Dataset excerpt:
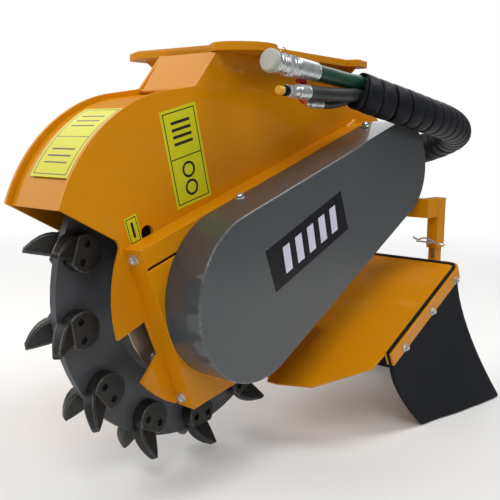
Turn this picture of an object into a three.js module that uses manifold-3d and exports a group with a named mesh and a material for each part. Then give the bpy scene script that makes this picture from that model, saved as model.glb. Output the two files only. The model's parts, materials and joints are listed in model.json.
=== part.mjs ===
// Hydraulic stump grinder attachment for a carrier arm.
// Millimetres, +Z up. +X points to the rear, +Y away from the belt cover.
// The exported origin is on the top face of the carrier plate, above the cutter disc's
// middle plane. The shapes are drawn in the cutter frame, whose origin is the disc's centre.

import * as THREE from "three";
import { mergeVertices } from "three/addons/utils/BufferGeometryUtils.js";
import Module from "manifold-3d";

const wasm = await Module();
wasm.setup();

// ---- driving dimensions -------------------------------------------------------------

const gap = 0.3;                        // clearance between pieces that touch
const tipRadius = 301;                  // half of the cutting diameter
const discRadius = 267;
const discThickness = 13.3;
const stationCount = 13;
const firstStation = 162.5;             // degrees from +X towards +Z
const pocketCircle = 237;
const plateTop = 387;                   // carrier plate's top above the cutter axis
const plateThickness = 13.5;
const plateCentreX = 205;

const nearY = -60;                      // outer face of the side plate on the drive side
const farY = 73;                        // outer face of the other side plate
const sideThickness = 6;
const hoodCentre = [-59, 61];
const hoodRadius = 248;
const hoodLip = 5;                      // how far the side plates stand proud of the hood sheet
const hoodSheet = 3;

const housingY = -95;                   // outer face of the drive housing
const coverY = -166.5;                  // outer face of the belt cover
const drivenCentre = [0, -9];
const driveCentre = [442.4, 178.3];
const coverRadius = 136.8;
const coverNoseRadius = 95.2;
const coverSheet = 3;
const shaftRadius = 25;
const drivenPulley = 104;
const drivePulley = 65;

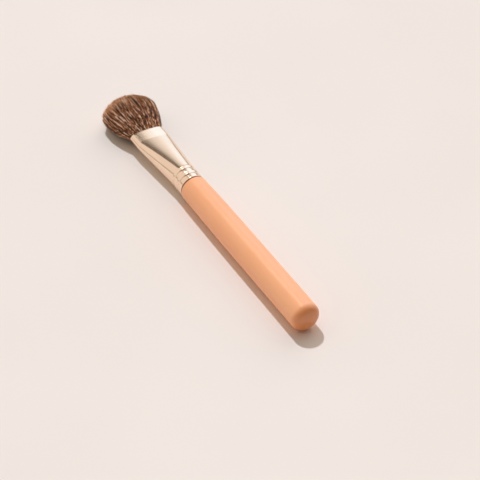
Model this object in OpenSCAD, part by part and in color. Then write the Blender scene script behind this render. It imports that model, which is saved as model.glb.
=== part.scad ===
// Blush brush, lying as it comes to rest on a table: a turned wooden handle, a metal
// ferrule pressed from one round tube, the fan of hair, and the glue that holds the hair.
// The brush is drawn along x, from the butt of the handle to the tips of the hair, and is
// then laid on its resting plane. Places on the ferrule are measured from its rear edge.

/* [Handle] */
// Length of the handle that shows, from its butt to the ferrule
handle_l = 96.3; // [80:0.5:140]
// Diameter of the straight rear stretch
handle_d = 13; // [12.6:0.1:15]
// Diameter at the front, beside the ferrule
handle_front_d = 12.3; // [12.2:0.05:12.6]
// Length of the straight rear stretch, measured from the butt
straight_l = 54; // [20:1:70]
// Radius of the fillet round the butt
butt_r = 3.7; // [1:0.1:5]
// Radius of the shallow dome on the butt
dome_r = 13; // [10:0.5:40]
// Length over which the front edge is rounded
shoulder_l = 0.6; // [0.3:0.1:2]
// Depth by which the front edge is rounded
shoulder_h = 0.5; // [0.1:0.05:0.5]
// Length of the tenon inside the ferrule
tenon_l = 13; // [10:0.5:15]

/* [Ferrule] */
// Length of the ferrule
ferrule_l = 41.9; // [38:0.5:60]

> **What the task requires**
Extract the first line above and each line after it up to and including the one with "---- driving dimensions", please, exactly and with nothing else.

> **The result**
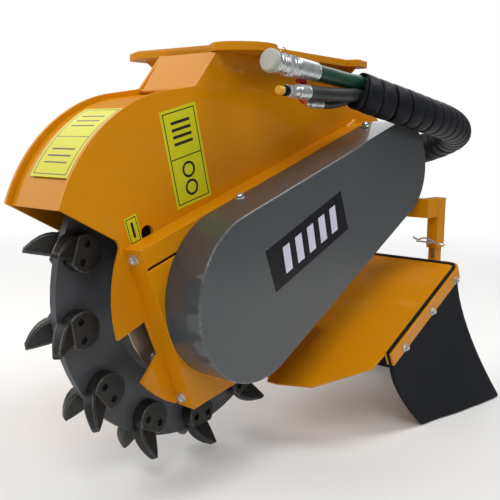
Turn this picture of an object into a three.js module that uses manifold-3d and exports a group with a named mesh and a material for each part. Then give the bpy scene script that makes this picture from that model, saved as model.glb. Output the two files only. The model's parts, materials and joints are listed in model.json.
=== part.mjs ===
// Hydraulic stump grinder attachment for a carrier arm.
// Millimetres, +Z up. +X points to the rear, +Y away from the belt cover.
// The exported origin is on the top face of the carrier plate, above the cutter disc's
// middle plane. The shapes are drawn in the cutter frame, whose origin is the disc's centre.

import * as THREE from "three";
import { mergeVertices } from "three/addons/utils/BufferGeometryUtils.js";
import Module from "manifold-3d";

const wasm = await Module();
wasm.setup();

// ---- driving dimensions -------------------------------------------------------------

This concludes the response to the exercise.